**SHORT EXERCISE:** Reproduce the span that opens at the line containing "Turn this picture" and closes at the line containing "# the two cutting", both lines included, without alteration and without any other line.

##### SUPPLIED DATA #####

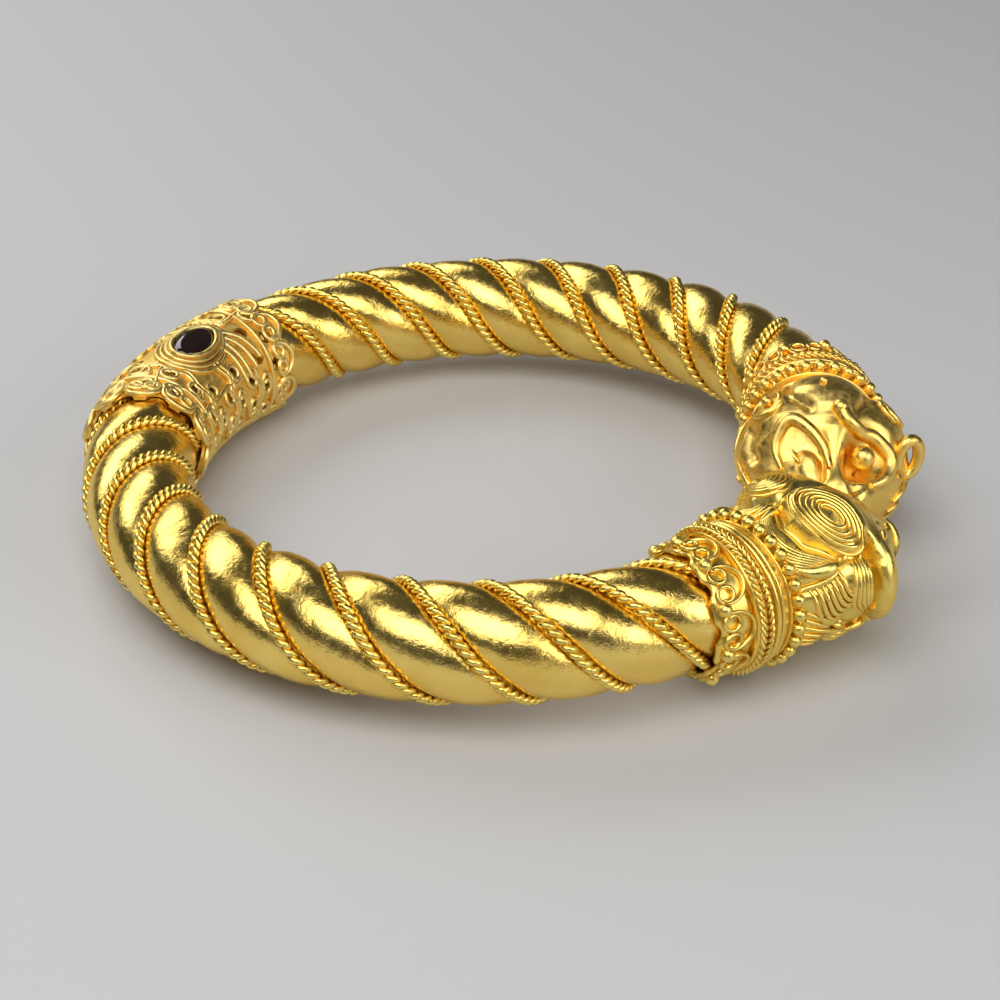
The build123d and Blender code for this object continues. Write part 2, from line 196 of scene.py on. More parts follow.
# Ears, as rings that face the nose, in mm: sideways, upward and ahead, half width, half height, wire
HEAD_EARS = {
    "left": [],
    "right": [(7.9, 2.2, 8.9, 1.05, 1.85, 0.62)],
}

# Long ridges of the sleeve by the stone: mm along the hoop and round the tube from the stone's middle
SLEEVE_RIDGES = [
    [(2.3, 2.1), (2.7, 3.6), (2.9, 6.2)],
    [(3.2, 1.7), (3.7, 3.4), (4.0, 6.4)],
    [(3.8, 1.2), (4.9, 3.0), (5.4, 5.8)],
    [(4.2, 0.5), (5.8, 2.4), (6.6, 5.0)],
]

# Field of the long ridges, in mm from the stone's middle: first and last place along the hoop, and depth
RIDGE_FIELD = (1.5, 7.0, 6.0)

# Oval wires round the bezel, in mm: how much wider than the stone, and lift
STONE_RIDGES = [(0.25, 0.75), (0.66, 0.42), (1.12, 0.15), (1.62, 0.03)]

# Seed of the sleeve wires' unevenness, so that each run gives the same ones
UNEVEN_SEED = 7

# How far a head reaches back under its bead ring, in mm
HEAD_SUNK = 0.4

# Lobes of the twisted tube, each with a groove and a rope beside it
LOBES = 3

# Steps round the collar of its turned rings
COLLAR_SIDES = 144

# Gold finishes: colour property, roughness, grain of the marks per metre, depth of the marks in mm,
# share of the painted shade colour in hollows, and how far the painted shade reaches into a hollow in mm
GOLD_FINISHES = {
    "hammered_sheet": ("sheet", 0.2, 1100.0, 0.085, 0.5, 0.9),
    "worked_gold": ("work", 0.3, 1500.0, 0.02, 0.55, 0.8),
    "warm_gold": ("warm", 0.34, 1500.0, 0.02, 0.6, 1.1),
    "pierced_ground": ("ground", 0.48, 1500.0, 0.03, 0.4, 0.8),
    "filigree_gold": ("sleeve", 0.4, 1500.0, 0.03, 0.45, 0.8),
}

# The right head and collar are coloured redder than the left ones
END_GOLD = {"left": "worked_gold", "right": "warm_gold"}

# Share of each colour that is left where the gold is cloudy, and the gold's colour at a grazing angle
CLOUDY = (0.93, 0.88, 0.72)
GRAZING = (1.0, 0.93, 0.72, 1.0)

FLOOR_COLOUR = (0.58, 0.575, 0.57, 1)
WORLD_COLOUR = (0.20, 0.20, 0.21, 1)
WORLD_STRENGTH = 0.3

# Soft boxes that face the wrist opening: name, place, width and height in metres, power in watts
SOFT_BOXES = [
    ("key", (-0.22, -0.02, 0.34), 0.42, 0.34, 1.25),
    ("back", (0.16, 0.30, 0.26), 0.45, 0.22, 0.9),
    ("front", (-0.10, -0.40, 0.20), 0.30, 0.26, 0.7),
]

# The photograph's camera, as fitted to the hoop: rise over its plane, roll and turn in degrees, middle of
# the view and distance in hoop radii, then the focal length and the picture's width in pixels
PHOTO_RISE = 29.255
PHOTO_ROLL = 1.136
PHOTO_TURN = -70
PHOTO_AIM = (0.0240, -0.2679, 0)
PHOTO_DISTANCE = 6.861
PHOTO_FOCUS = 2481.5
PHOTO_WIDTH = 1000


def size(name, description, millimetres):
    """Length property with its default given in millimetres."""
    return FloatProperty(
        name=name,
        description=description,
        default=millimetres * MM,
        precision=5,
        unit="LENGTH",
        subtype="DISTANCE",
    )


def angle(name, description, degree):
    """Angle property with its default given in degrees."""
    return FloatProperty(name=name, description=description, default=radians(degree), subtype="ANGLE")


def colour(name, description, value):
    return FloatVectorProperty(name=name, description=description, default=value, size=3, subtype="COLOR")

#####
##### SUPPLIED DATA #####

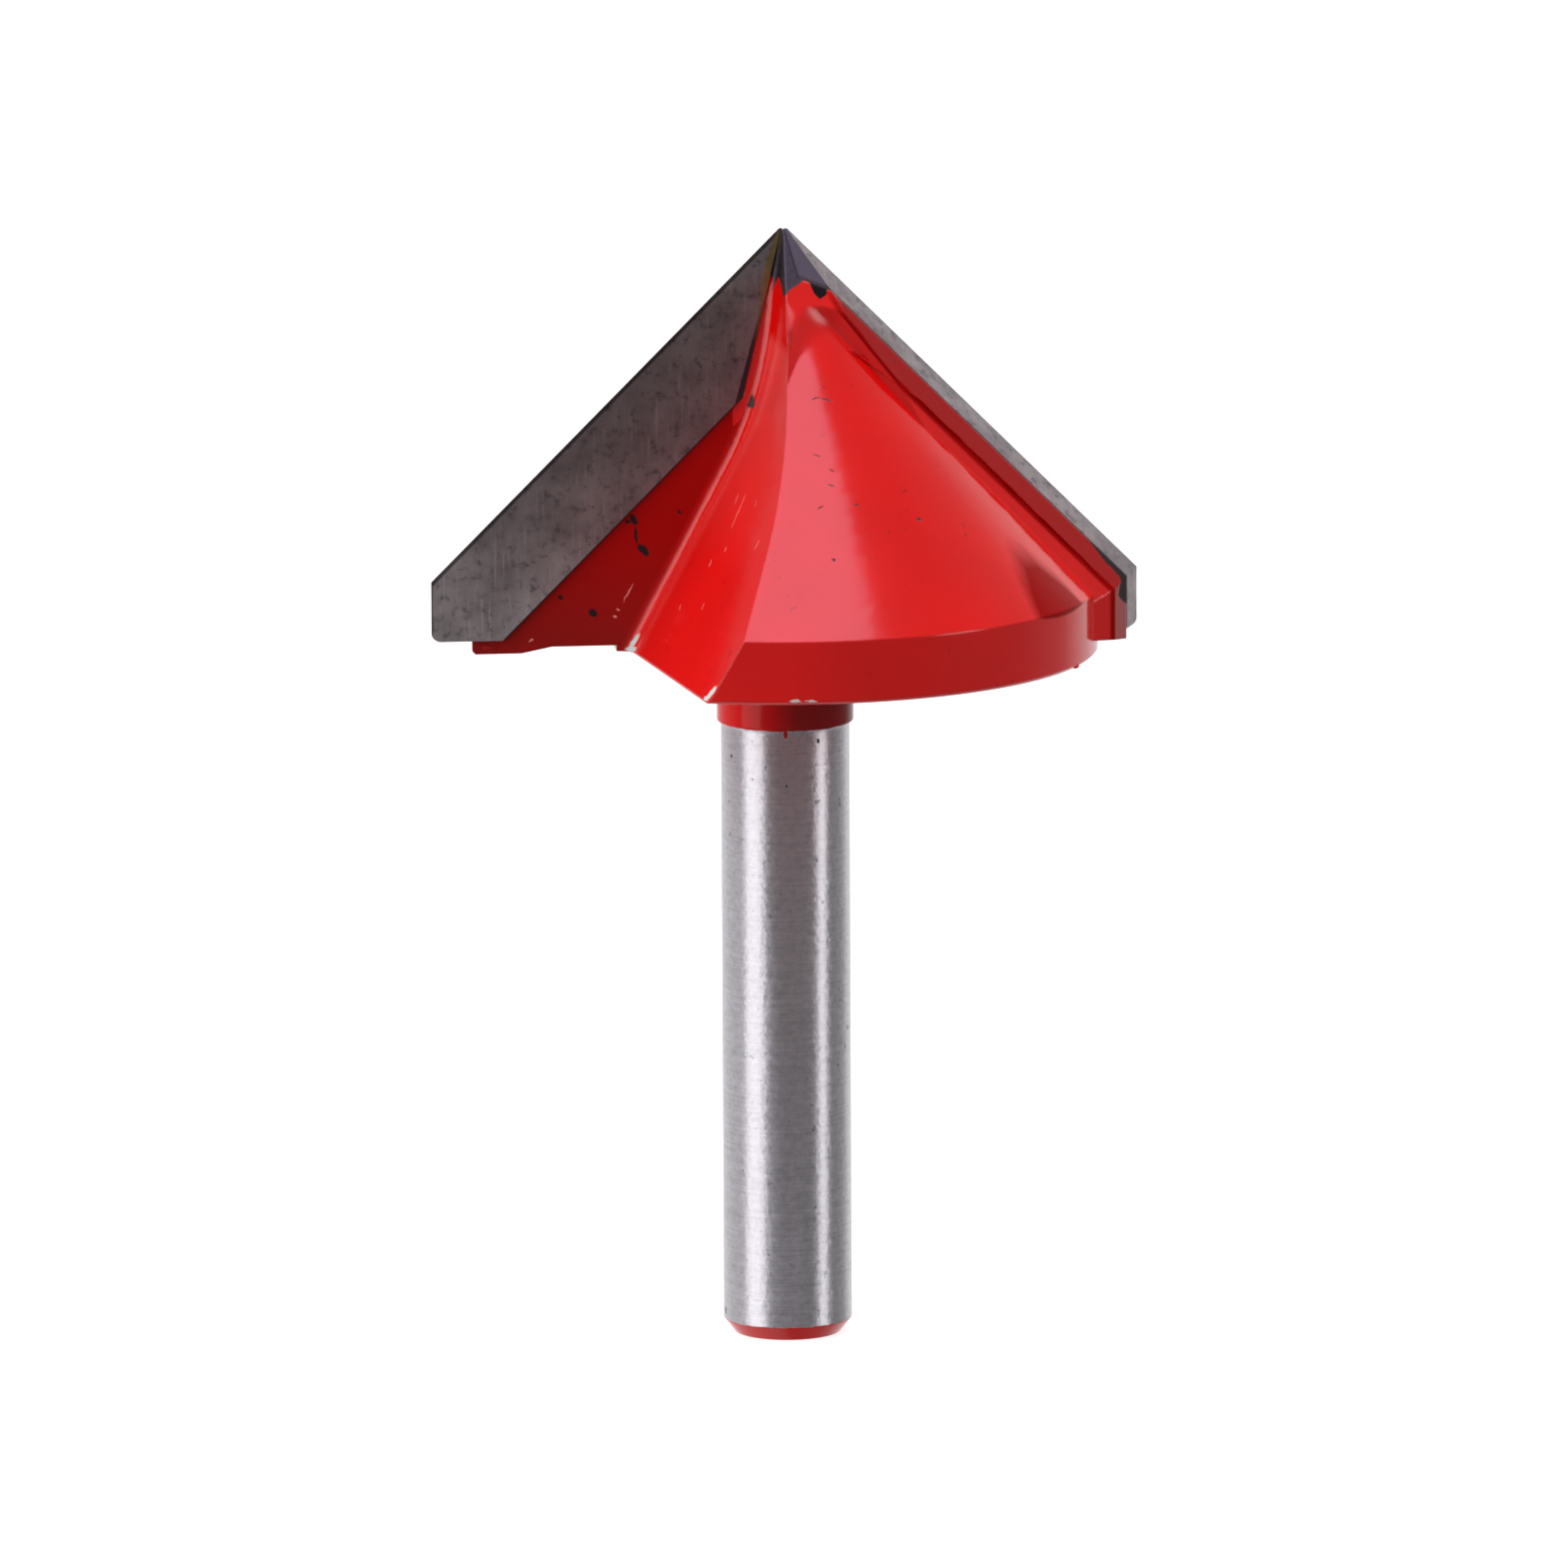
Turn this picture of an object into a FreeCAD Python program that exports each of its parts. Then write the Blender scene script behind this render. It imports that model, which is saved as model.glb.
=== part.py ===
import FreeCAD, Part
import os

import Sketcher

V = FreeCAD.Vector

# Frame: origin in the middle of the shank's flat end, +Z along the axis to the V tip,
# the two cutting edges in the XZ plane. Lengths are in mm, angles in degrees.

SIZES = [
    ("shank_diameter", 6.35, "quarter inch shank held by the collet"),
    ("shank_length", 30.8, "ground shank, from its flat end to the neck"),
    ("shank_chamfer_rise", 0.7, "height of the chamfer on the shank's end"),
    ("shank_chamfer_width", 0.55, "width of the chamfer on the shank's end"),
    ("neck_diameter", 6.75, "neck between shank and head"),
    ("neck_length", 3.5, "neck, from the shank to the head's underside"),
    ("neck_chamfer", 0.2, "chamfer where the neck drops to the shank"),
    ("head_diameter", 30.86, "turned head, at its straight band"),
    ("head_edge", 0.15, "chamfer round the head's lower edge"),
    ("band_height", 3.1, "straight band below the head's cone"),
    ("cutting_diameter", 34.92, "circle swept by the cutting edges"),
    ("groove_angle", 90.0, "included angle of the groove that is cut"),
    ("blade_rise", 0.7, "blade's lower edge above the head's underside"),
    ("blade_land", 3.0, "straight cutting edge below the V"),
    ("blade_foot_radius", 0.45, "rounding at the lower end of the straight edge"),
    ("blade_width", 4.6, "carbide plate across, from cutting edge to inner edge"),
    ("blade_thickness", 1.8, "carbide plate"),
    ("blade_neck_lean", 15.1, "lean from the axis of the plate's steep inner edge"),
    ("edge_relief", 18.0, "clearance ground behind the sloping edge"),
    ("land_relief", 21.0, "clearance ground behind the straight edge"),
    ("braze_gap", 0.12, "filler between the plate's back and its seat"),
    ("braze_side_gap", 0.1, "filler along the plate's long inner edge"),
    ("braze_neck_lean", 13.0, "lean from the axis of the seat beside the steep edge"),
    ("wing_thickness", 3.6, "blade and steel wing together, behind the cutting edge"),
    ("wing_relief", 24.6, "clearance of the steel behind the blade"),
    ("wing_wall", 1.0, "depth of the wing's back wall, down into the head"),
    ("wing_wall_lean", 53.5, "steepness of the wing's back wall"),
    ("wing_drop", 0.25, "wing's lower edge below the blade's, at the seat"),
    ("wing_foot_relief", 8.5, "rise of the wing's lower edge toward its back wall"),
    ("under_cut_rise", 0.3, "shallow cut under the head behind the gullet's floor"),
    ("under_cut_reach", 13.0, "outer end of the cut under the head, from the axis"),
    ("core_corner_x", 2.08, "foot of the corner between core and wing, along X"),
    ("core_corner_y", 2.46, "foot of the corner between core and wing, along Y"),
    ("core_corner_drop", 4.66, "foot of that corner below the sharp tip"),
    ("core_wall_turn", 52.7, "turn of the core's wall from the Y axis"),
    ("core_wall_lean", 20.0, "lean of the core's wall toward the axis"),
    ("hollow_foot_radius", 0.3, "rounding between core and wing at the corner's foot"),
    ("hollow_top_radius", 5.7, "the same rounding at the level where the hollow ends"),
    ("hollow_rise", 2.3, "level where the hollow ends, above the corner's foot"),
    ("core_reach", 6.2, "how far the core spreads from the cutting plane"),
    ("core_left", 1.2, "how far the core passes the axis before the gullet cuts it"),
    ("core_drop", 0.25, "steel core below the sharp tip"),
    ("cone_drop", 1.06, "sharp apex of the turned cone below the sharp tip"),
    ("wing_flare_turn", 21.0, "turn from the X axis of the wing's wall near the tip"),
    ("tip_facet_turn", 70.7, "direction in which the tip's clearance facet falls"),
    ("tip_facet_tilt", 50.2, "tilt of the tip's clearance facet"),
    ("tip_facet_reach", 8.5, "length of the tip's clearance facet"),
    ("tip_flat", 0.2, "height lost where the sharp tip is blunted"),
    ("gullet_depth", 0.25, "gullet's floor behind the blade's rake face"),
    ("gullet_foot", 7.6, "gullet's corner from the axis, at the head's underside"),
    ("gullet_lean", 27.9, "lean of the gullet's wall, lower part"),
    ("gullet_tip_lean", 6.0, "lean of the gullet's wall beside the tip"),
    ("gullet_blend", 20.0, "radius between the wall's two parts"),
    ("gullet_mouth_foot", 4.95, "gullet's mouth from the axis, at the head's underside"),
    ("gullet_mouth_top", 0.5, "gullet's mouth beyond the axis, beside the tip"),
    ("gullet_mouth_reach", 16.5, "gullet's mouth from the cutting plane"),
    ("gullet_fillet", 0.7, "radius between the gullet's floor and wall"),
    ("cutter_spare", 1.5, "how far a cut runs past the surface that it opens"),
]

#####

**REPLY:**
Turn this picture of an object into a FreeCAD Python program that exports each of its parts. Then write the Blender scene script behind this render. It imports that model, which is saved as model.glb.
=== part.py ===
import FreeCAD, Part
import os

import Sketcher

V = FreeCAD.Vector

# Frame: origin in the middle of the shank's flat end, +Z along the axis to the V tip,
# the two cutting edges in the XZ plane. Lengths are in mm, angles in degrees.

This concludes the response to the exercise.